The secret to growth in a recession: Motorboat vs. Sailboat
As I have watched a broad range of businesses react to this slow economy, something hit me about the differences between those who are thriving right now and those who are either dying or barely surviving. The thrivers are all “sailors.” The fatalities (even if they are only dying slowly) are motorboaters.
Here’s what I mean:
Motorboaters need to have all the fuel on board necessary to reach their destination before they start off.
Sailors only have to have the tools and knowledge to take advantage of what they find along the way and stay out of serious trouble.
Motorboaters expect to take a straight line path to their destination.

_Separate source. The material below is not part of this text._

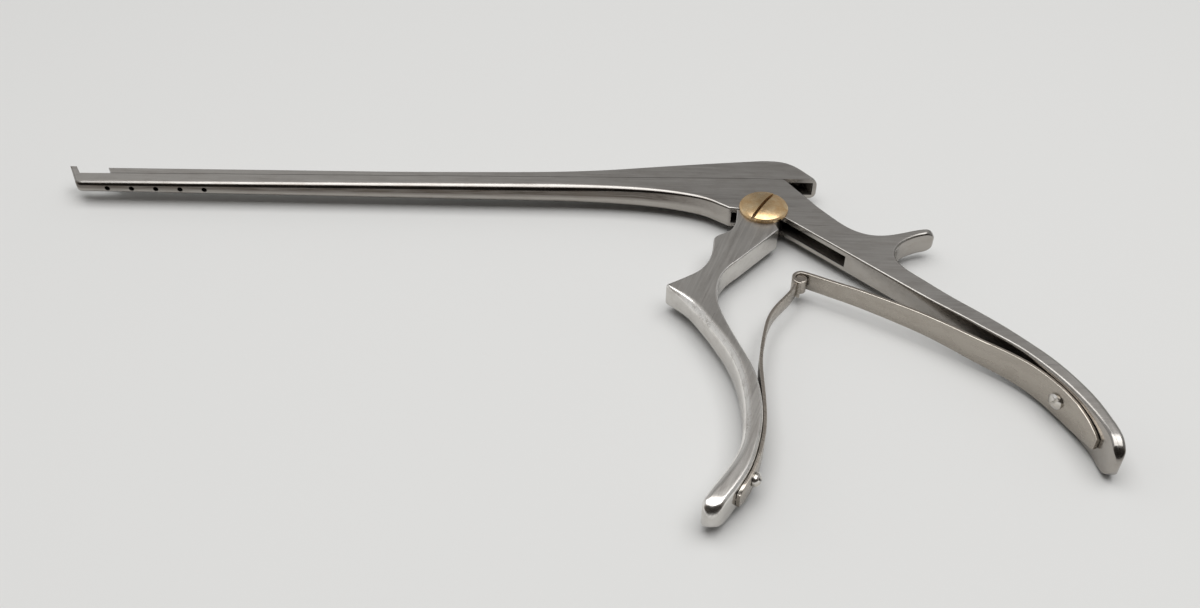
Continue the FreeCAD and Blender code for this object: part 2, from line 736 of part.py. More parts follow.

Sailors expect to take a constantly changing course to reach their destination.
A motorboater expects to get to his destination as quickly as possible, with the fewest detours, and is upset if he misses the cocktail hour at the other end.
A sailor enjoys the trip and doesn’t need the cocktail hour to have enjoyed the journey, because the joy was in the process of getting there.
Motorboaters get extremely worried and begin to panic when their boat tips and water is rushing along one of the the gunwale.
A sailor knows he has the opportunity to go faster and gain more ground when his boat tips and water is rushing along one of the gunwale.
When a motorboater believes his fuel to reach his destination is below the minimum required, he starts to call for help, slows things down, and wallows in the sea.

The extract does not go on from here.